### Set problem
Write out the listing in full, matching it word for word.
-- Begin --
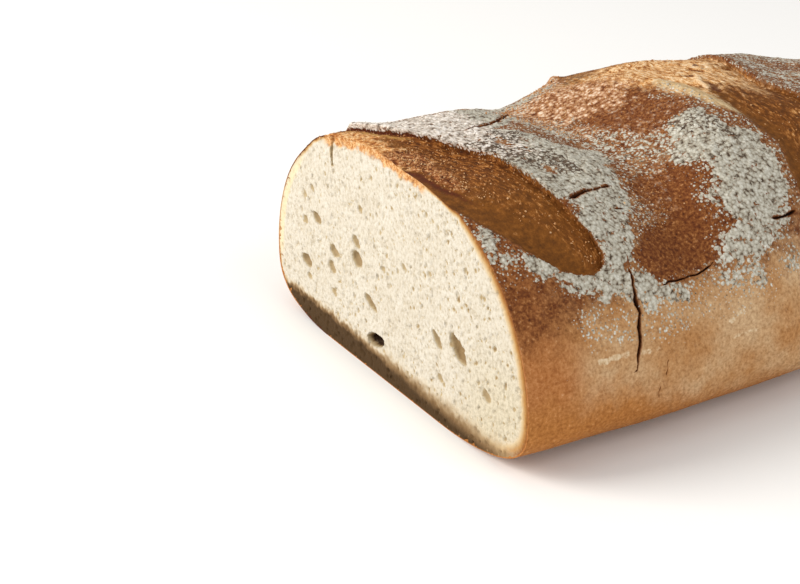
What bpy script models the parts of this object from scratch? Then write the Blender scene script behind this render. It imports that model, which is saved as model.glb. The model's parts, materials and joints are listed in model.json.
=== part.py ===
"""Oval wheat loaf, slashed, floured and cut across, lying on its flat base.

Metres, +Z up. +X runs from the flat cut face to the rounded end, Z = 0 is the
base, and the origin is the middle of the loaf's bounding box on the base.
While it is shaped, X = 0 is the cut face and Y = 0 is the cut face's middle.
"""
import bpy
import bmesh
import math
import numpy as np
from mathutils import Vector

# ---- Driving dimensions -------------------------------------------------
LENGTH = 0.2420          # cut face to the tip of the rounded end
WIDEST_X = 0.0440        # where the loaf is widest, from the cut face
CUT_HALF_WIDTH = 0.0780  # half of the width across the cut face
BELLY = 0.0212           # height of the widest line above the base
NEAR_BASE = 0.40         # half-width of the flat base over that of the belly
FAR_BASE = 0.54
MIDDLE_Y = -0.0015       # the middle line's place at the cut face
DRIFT = 0.030            # how far the middle line leans to +Y, per X

# Roundness of the plan, of the section and of the turn under it (2: ellipse)
PLAN_ROUND = 2.20
SECTION_SIDE = 2.70
SECTION_TOP = 1.86
UNDER_SIDE = 1.90
UNDER_BASE = 3.20

# The crest's line, from the cut face to the rounded end
SPINE_STRAIGHT = 0.140   # the sections stand square across as far as this
SPINE_END = 0.185        # the sections of the round end fan out from here
CREST_X = (0.0, 0.012, 0.030, 0.050, 0.066, 0.080, 0.092, 0.118, 0.135, 0.150, 0.165, 0.175, 0.185)
CREST_Z = (0.0755, 0.0755, 0.0766, 0.0752, 0.0718, 0.0766, 0.0810, 0.0838, 0.0822, 0.0795,
           0.0776, 0.0762, 0.0742)

# Slow unevenness of a hand-shaped loaf: wave length and two phases each
UNEVEN = 0.0006
UNEVEN_WAVES = ((0.083, 0.3, 0.4), (0.059, 1.9, 2.2), (0.041, 4.0, 1.1))

# The slashes: lips as places (Y, X), from the near tip to the far one, and
# the stretch of Y over which the raised far lip (the ear) dies away
SLASHES = (
    dict(
        near_lip=((-0.0650, 0.0360), (-0.0620, 0.0240), (-0.0590, 0.0135), (-0.0550, 0.0080),
                  (-0.0500, 0.0038), (-0.0430, -0.0005), (-0.0200, -0.0090), (0.0, -0.0140),
                  (0.0620, -0.0080)),
        far_lip=((-0.0650, 0.0360), (-0.0500, 0.0335), (-0.0370, 0.0315), (-0.0200, 0.0280),
                 (-0.0050, 0.0225), (0.0050, 0.0180), (0.0150, 0.0135), (0.0300, 0.0105),
                 (0.0450, 0.0080), (0.0620, -0.0080)),
        near_depth=0.0007, far_depth=0.0013, ear=0.0012, overhang=0.0016, ear_end=(0.0300, 0.0400)),
    dict(
        near_lip=((-0.0660, 0.1240), (-0.0620, 0.1140), (-0.0550, 0.1120), (-0.0450, 0.1135),
                  (-0.0330, 0.1105), (-0.0200, 0.1055), (-0.0050, 0.1025), (0.0070, 0.1000),
                  (0.0200, 0.0950), (0.0420, 0.0880), (0.0640, 0.1080)),
        far_lip=((-0.0660, 0.1240), (-0.0560, 0.1380), (-0.0400, 0.1430), (-0.0220, 0.1405),
                 (-0.0080, 0.1385), (0.0080, 0.1380), (0.0220, 0.1385), (0.0420, 0.1430),
                 (0.0560, 0.1330), (0.0640, 0.1080)),
        near_depth=0.0016, far_depth=0.0014, ear=0.0010, overhang=0.0012, ear_end=(0.0060, 0.0240)),
)
LIP_SOFT = 0.0030        # the floor's run down from the near lip
STEP_SOFT = 0.0012       # the far lip's steep step
EAR_RUN = 0.0070         # how fast the raised far lip falls back to the crust
TIP_RUN = 0.0120         # slash width under which its depth fades to nothing
SLASH_FLOOR_Z = 0.0340   # slashes reach no lower than this on the sides

# Cracks in the crust as places (X, turn): the turn, in degrees, runs from the
# near belly line (0) over the crest (90) to the far belly line (180)
CRACKS = (
    dict(path=((0.0421, 42), (0.0412, 35), (0.0408, 29), (0.0398, 23), (0.0387, 17), (0.0370, 11)),
         half_width=0.0006, depth=0.0030),
    dict(path=((0.0510, 33.5), (0.0582, 34.5), (0.0648, 33.5), (0.0719, 35)),
         half_width=0.0005, depth=0.0024),
    dict(path=((0.0955, 39), (0.1018, 38), (0.1083, 38.5)), half_width=0.0005, depth=0.0022),
    dict(path=((0.0396, 65), (0.0451, 67.5), (0.0510, 68), (0.0544, 66)),
         half_width=0.0008, depth=0.0028),
    dict(path=((0.0460, 93), (0.0540, 98), (0.0620, 102), (0.0670, 106)),
         half_width=0.0008, depth=0.0026),
)

# Open holes in the crumb: (Y, Z), width, height, lean in degrees, depth
HOLES = (
    ((0.0081, 0.0114), 0.0112, 0.0048, -14, 0.0060),
    ((-0.0415, 0.0283), 0.0112, 0.0056, 37, 0.0040),
    ((-0.0295, 0.0266), 0.0072, 0.0036, 40, 0.0028),
    ((0.0112, 0.0230), 0.0088, 0.0034, 24, 0.0030),
    ((0.0203, 0.0348), 0.0072, 0.0056, 10, 0.0034),
    ((0.0208, 0.0404), 0.0054, 0.0034, 24, 0.0024),
    ((0.0559, 0.0217), 0.0078, 0.0044, 10, 0.0034),
    ((0.0360, 0.0320), 0.0062, 0.0042, 15, 0.0026),
    ((0.0376, 0.0258), 0.0056, 0.0042, 20, 0.0024),
    ((0.0478, 0.0395), 0.0060, 0.0038, 10, 0.0030),
    ((-0.0571, 0.0201), 0.0054, 0.0036, 10, 0.0024),
)
TOP_SPLIT = dict(y=0.0362, top=0.0720, bottom=0.0555, half_width=0.0009, depth=0.0050)

# Mesh: the spacing round the outline, and the rows from crest to base. Some
# lines of the mesh bend to follow the far lips: their X, which slash, how far
# to both sides the lines bend with them, and by how much at most
SPACING = 0.0036
ROWS = 29
BASE_ROWS = 2
LIP_LINES = ((0.0220, 0, 0.0215, 0.0115), (0.1390, 1, 0.0200, 0.0060))
HOLE_RINGS = 6
HOLE_SIDES = 10

CRUST_COLOUR = (0.386, 0.184, 0.075)
CRUST_ROUGHNESS = 0.62


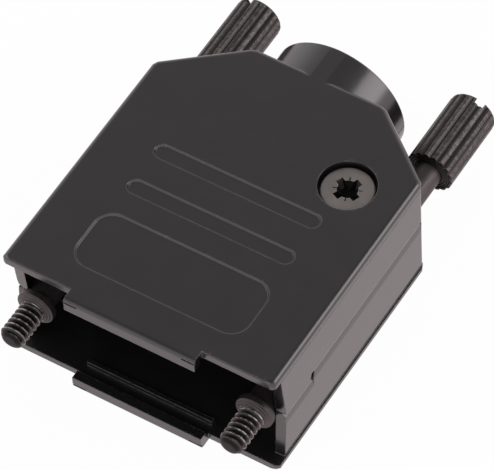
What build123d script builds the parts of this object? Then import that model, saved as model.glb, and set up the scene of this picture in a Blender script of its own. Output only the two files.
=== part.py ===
-- End --
### Output
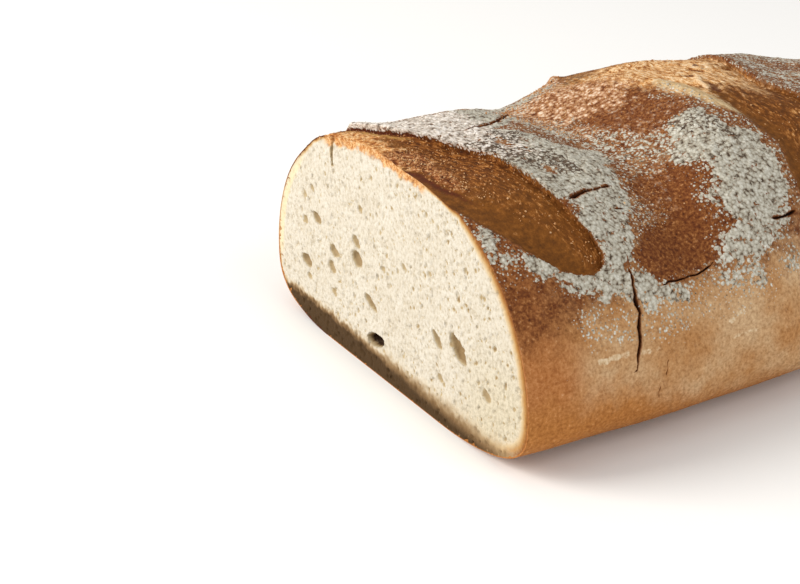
What bpy script models the parts of this object from scratch? Then write the Blender scene script behind this render. It imports that model, which is saved as model.glb. The model's parts, materials and joints are listed in model.json.
=== part.py ===
"""Oval wheat loaf, slashed, floured and cut across, lying on its flat base.

Metres, +Z up. +X runs from the flat cut face to the rounded end, Z = 0 is the
base, and the origin is the middle of the loaf's bounding box on the base.
While it is shaped, X = 0 is the cut face and Y = 0 is the cut face's middle.
"""
import bpy
import bmesh
import math
import numpy as np
from mathutils import Vector

# ---- Driving dimensions -------------------------------------------------
LENGTH = 0.2420          # cut face to the tip of the rounded end
WIDEST_X = 0.0440        # where the loaf is widest, from the cut face
CUT_HALF_WIDTH = 0.0780  # half of the width across the cut face
BELLY = 0.0212           # height of the widest line above the base
NEAR_BASE = 0.40         # half-width of the flat base over that of the belly
FAR_BASE = 0.54
MIDDLE_Y = -0.0015       # the middle line's place at the cut face
DRIFT = 0.030            # how far the middle line leans to +Y, per X

# Roundness of the plan, of the section and of the turn under it (2: ellipse)
PLAN_ROUND = 2.20
SECTION_SIDE = 2.70
SECTION_TOP = 1.86
UNDER_SIDE = 1.90
UNDER_BASE = 3.20

# The crest's line, from the cut face to the rounded end
SPINE_STRAIGHT = 0.140   # the sections stand square across as far as this
SPINE_END = 0.185        # the sections of the round end fan out from here
CREST_X = (0.0, 0.012, 0.030, 0.050, 0.066, 0.080, 0.092, 0.118, 0.135, 0.150, 0.165, 0.175, 0.185)
CREST_Z = (0.0755, 0.0755, 0.0766, 0.0752, 0.0718, 0.0766, 0.0810, 0.0838, 0.0822, 0.0795,
           0.0776, 0.0762, 0.0742)

# Slow unevenness of a hand-shaped loaf: wave length and two phases each
UNEVEN = 0.0006
UNEVEN_WAVES = ((0.083, 0.3, 0.4), (0.059, 1.9, 2.2), (0.041, 4.0, 1.1))

# The slashes: lips as places (Y, X), from the near tip to the far one, and
# the stretch of Y over which the raised far lip (the ear) dies away
SLASHES = (
    dict(
        near_lip=((-0.0650, 0.0360), (-0.0620, 0.0240), (-0.0590, 0.0135), (-0.0550, 0.0080),
                  (-0.0500, 0.0038), (-0.0430, -0.0005), (-0.0200, -0.0090), (0.0, -0.0140),
                  (0.0620, -0.0080)),
        far_lip=((-0.0650, 0.0360), (-0.0500, 0.0335), (-0.0370, 0.0315), (-0.0200, 0.0280),
                 (-0.0050, 0.0225), (0.0050, 0.0180), (0.0150, 0.0135), (0.0300, 0.0105),
                 (0.0450, 0.0080), (0.0620, -0.0080)),
        near_depth=0.0007, far_depth=0.0013, ear=0.0012, overhang=0.0016, ear_end=(0.0300, 0.0400)),
    dict(
        near_lip=((-0.0660, 0.1240), (-0.0620, 0.1140), (-0.0550, 0.1120), (-0.0450, 0.1135),
                  (-0.0330, 0.1105), (-0.0200, 0.1055), (-0.0050, 0.1025), (0.0070, 0.1000),
                  (0.0200, 0.0950), (0.0420, 0.0880), (0.0640, 0.1080)),
        far_lip=((-0.0660, 0.1240), (-0.0560, 0.1380), (-0.0400, 0.1430), (-0.0220, 0.1405),
                 (-0.0080, 0.1385), (0.0080, 0.1380), (0.0220, 0.1385), (0.0420, 0.1430),
                 (0.0560, 0.1330), (0.0640, 0.1080)),
        near_depth=0.0016, far_depth=0.0014, ear=0.0010, overhang=0.0012, ear_end=(0.0060, 0.0240)),
)
LIP_SOFT = 0.0030        # the floor's run down from the near lip
STEP_SOFT = 0.0012       # the far lip's steep step
EAR_RUN = 0.0070         # how fast the raised far lip falls back to the crust
TIP_RUN = 0.0120         # slash width under which its depth fades to nothing
SLASH_FLOOR_Z = 0.0340   # slashes reach no lower than this on the sides

# Cracks in the crust as places (X, turn): the turn, in degrees, runs from the
# near belly line (0) over the crest (90) to the far belly line (180)
CRACKS = (
    dict(path=((0.0421, 42), (0.0412, 35), (0.0408, 29), (0.0398, 23), (0.0387, 17), (0.0370, 11)),
         half_width=0.0006, depth=0.0030),
    dict(path=((0.0510, 33.5), (0.0582, 34.5), (0.0648, 33.5), (0.0719, 35)),
         half_width=0.0005, depth=0.0024),
    dict(path=((0.0955, 39), (0.1018, 38), (0.1083, 38.5)), half_width=0.0005, depth=0.0022),
    dict(path=((0.0396, 65), (0.0451, 67.5), (0.0510, 68), (0.0544, 66)),
         half_width=0.0008, depth=0.0028),
    dict(path=((0.0460, 93), (0.0540, 98), (0.0620, 102), (0.0670, 106)),
         half_width=0.0008, depth=0.0026),
)

# Open holes in the crumb: (Y, Z), width, height, lean in degrees, depth
HOLES = (
    ((0.0081, 0.0114), 0.0112, 0.0048, -14, 0.0060),
    ((-0.0415, 0.0283), 0.0112, 0.0056, 37, 0.0040),
    ((-0.0295, 0.0266), 0.0072, 0.0036, 40, 0.0028),
    ((0.0112, 0.0230), 0.0088, 0.0034, 24, 0.0030),
    ((0.0203, 0.0348), 0.0072, 0.0056, 10, 0.0034),
    ((0.0208, 0.0404), 0.0054, 0.0034, 24, 0.0024),
    ((0.0559, 0.0217), 0.0078, 0.0044, 10, 0.0034),
    ((0.0360, 0.0320), 0.0062, 0.0042, 15, 0.0026),
    ((0.0376, 0.0258), 0.0056, 0.0042, 20, 0.0024),
    ((0.0478, 0.0395), 0.0060, 0.0038, 10, 0.0030),
    ((-0.0571, 0.0201), 0.0054, 0.0036, 10, 0.0024),
)
TOP_SPLIT = dict(y=0.0362, top=0.0720, bottom=0.0555, half_width=0.0009, depth=0.0050)

# Mesh: the spacing round the outline, and the rows from crest to base. Some
# lines of the mesh bend to follow the far lips: their X, which slash, how far
# to both sides the lines bend with them, and by how much at most
SPACING = 0.0036
ROWS = 29
BASE_ROWS = 2
LIP_LINES = ((0.0220, 0, 0.0215, 0.0115), (0.1390, 1, 0.0200, 0.0060))
HOLE_RINGS = 6
HOLE_SIDES = 10

CRUST_COLOUR = (0.386, 0.184, 0.075)
CRUST_ROUGHNESS = 0.62


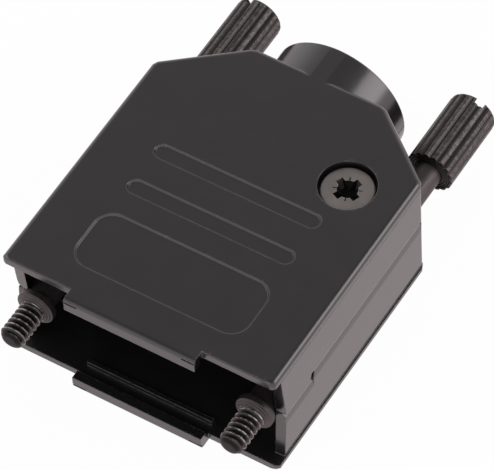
What build123d script builds the parts of this object? Then import that model, saved as model.glb, and set up the scene of this picture in a Blender script of its own. Output only the two files.
=== part.py ===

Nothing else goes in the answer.